A second XI cricketer can earn as little as pounds 7,500 a year. He must make his own way to matches (though expenses are paid). Last season, when he was recuperating, Cousins was claiming income support and a disability allowance. 'You have to work hard at the social security people because they don't give money away easily,' he said.

Like a DHSS office, second XI cricket is a jungle made to look like a meadow. A personal acquaintance remembers being summoned from village cricket to play for Sussex seconds and being sledged so badly that he could hardly hear his own thoughts. 'Haven't you got any homework to do?' they asked him. 'Any more little kids back in the pavilion?' No wonder Essex offer only two-year contracts to new recruits, reasoning, as Butcher does, that 'one-year agreements put people under an unreasonable amount of pressure'.

Butcher's least favourite task is telling dog-keen teenagers 'we won't be able to use them any more'. In conversations on his mobile phone about particular players, 'what Goochie thinks' is a constant element in calculations. 'I've not experienced it before and it's not something I look forward to,' Butcher said when asked how he delivers the fond farewell. 'When I was captain of Glamorgan the hardest part was telling someone they weren't playing.

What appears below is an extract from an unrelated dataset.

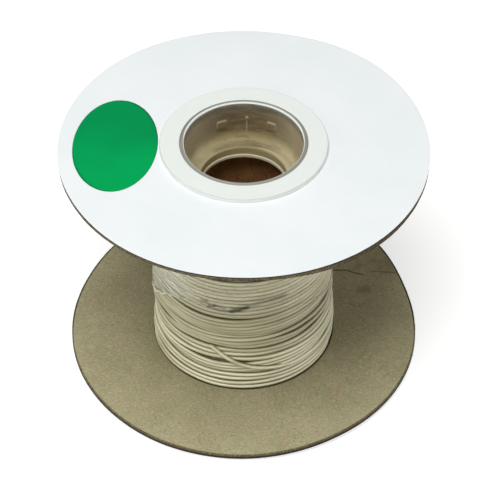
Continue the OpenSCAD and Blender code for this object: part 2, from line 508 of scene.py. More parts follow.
def worn_and_shaded_face(place, base, clouds, upper_side):
    """The lower disc's face with its marks, painted shade in the crack, a painted contact shadow at the
    winding, and the crack's mask.
    """
    x, y, z, radius = parts_of(place)
    wobble = grain(place, 0.5, 2) * 0.5
    # The crack's line is darkened with painted shade, and the bump presses it in.
    first = band(distance_to_line(x, y, CREASE) + wobble, 0.3, 0.9, 1, 0)
    second = band(distance_to_line(x, y, CREASE_END) + wobble, 0.3, 0.8, 0.6, 0)
    crack = chosen("MAXIMUM", first, second) * upper_side
    scuff = band(distance_to_line(x, y, SCUFF) + clouds * 4, 2.5, 7, 1, 0)
    stain = distance_to_line(x, y, STAIN) + (grain(place, 0.3, 3) - 0.5) * 5
    # A painted contact shadow: a dark ring on the face at the foot of the winding.
    contact_shadow = band(radius, WINDING_R + 0.05, WINDING_R + 0.4, 1, 0) * upper_side
    base = painted(base, ((58, 54, 36), crack * 0.75),
                   ((112, 88, 62), scuff * band(grain(place, 0.25, 3), 0.4, 0.65) * 0.4),
                   ((98, 76, 54), band(stain, 0.0, 3.6, 0.42, 0)), ((30, 26, 14), contact_shadow * 0.9))
    return base, crack


def chipboard_material(name, low, high, worn):
    material, place = start_material(name)
    x, y, z, radius = parts_of(place)
    specks = grain(place, 1.5, 3, 0.65)
    fibres = grain(place, 0.8, 3, 0.6, stretch=(1, 2.2, 1))
    clouds = grain(place, 0.045, 4, 0.6)
    hue = grain(place, 0.32, 3, 0.7)
    base = painted((158, 152, 118), ((172, 165, 131), band(clouds, 0.3, 0.7)),
                   ((206, 198, 166), band(fibres, 0.5, 0.68) * 0.5),
                   ((96, 90, 62), band(specks, 0.5, 0.68) * 0.55),
                   ((180, 154, 134), band(hue, 0.5, 0.68) * 0.4),
                   ((138, 146, 104), band(hue, 0.32, 0.5, 1, 0) * 0.3))
    wider = band(y, -16, 10) * 0.35 if worn else 0
    rim = band(radius + wider, FLANGE_R - 0.7, FLANGE_R - 0.35)
    base = blend(base, cut_edge(place, specks, worn), rim)
    relief = specks * 0.5 + fibres * 0.5
    if worn:
        base, crack = worn_and_shaded_face(place, base, clouds, band(z, (high + low) / 2, high - 0.2))
        relief = relief - crack * 2.5
    return finish_material(material, place, base, 0.88, 0.25, relief, 0.06)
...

'There are certain people who immediately stand out. It's in the way they play and it's in the way they carry themselves. When I first saw David Gower there weren't too many doubts in my mind that he'd do well and when I was at The Oval (where he played from 1972-86), Alec Stewart always looked as if he was going to be a pretty good player, as did Martin Bicknell.'

A decidedly chunky Graham Cowdrey, brother of Chris and son of Colin - both of whom captained Kent and England - is one player who 'stands out' at this quiet gathering in Wickford. For his batting? Partly, but for the regulars here there is another notable feature of Cowdrey's demeanour as he strides towards the crease for his short but greenhouse-threatening innings. 'He's certainly got the family backside,' a voice says from behind a pint pot.

Fear and loafing in Wickford, with only the fear available to the players.